On Tuesday, Enzo wrote another love letter.

This one came at the back post, in stoppage time, with Argentina’s tournament still trembling. His header carried more than technique. It carried the devotion of a generation that grew up with Messi, won with him, and now seems determined to keep him on this stage for as long as it can.

That is why the celebrations mattered. Argentina plays for the shirt; no one can doubt that. It is there in Romero’s roar, in Lisandro’s tackle, in Lautaro’s running, in the substitutes sprinting on as if the match belonged to every man in the squad. But it also plays for Messi. Not in a way that weakens the team, but in a way that binds it.
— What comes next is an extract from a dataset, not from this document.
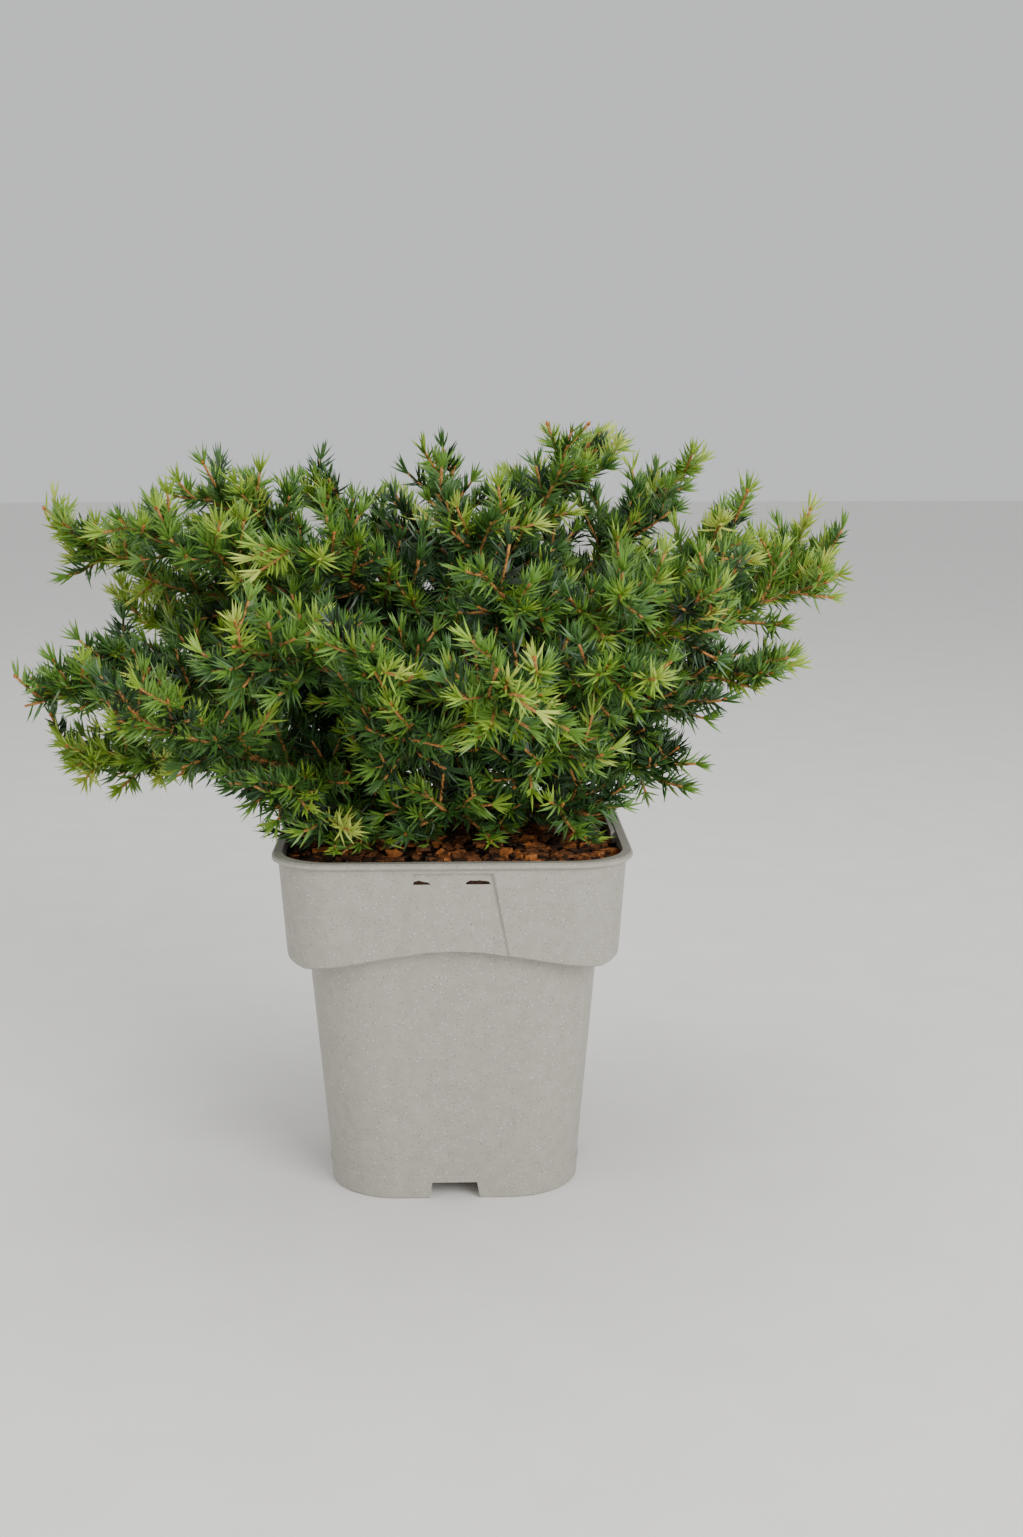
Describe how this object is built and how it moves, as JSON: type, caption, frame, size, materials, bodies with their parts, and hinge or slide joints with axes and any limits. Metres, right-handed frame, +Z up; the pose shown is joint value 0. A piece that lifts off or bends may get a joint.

When his teammates threw him into the air, it was not just a celebration of victory. It was an act of protection. They had ensured that Messi would walk out of Atlanta Stadium with his head held high, not as the great man whose missed penalty marked the end, but as the captain whose left foot had once again clawed the impossible into reach.

Egypt deserved tenderness in defeat. It had come close enough to a famous result for the loss to feel almost unfair. It had made the world champion suffer, made Messi miss, made Argentina confront its own vulnerability. For much of the night, it was the better story.

But Argentina still had the final laugh.

That is what champions do, sometimes. Not always with control. Not always with beauty. Sometimes they survive because one leader refuses the obvious, and because the men around him decide that refusal is enough to follow.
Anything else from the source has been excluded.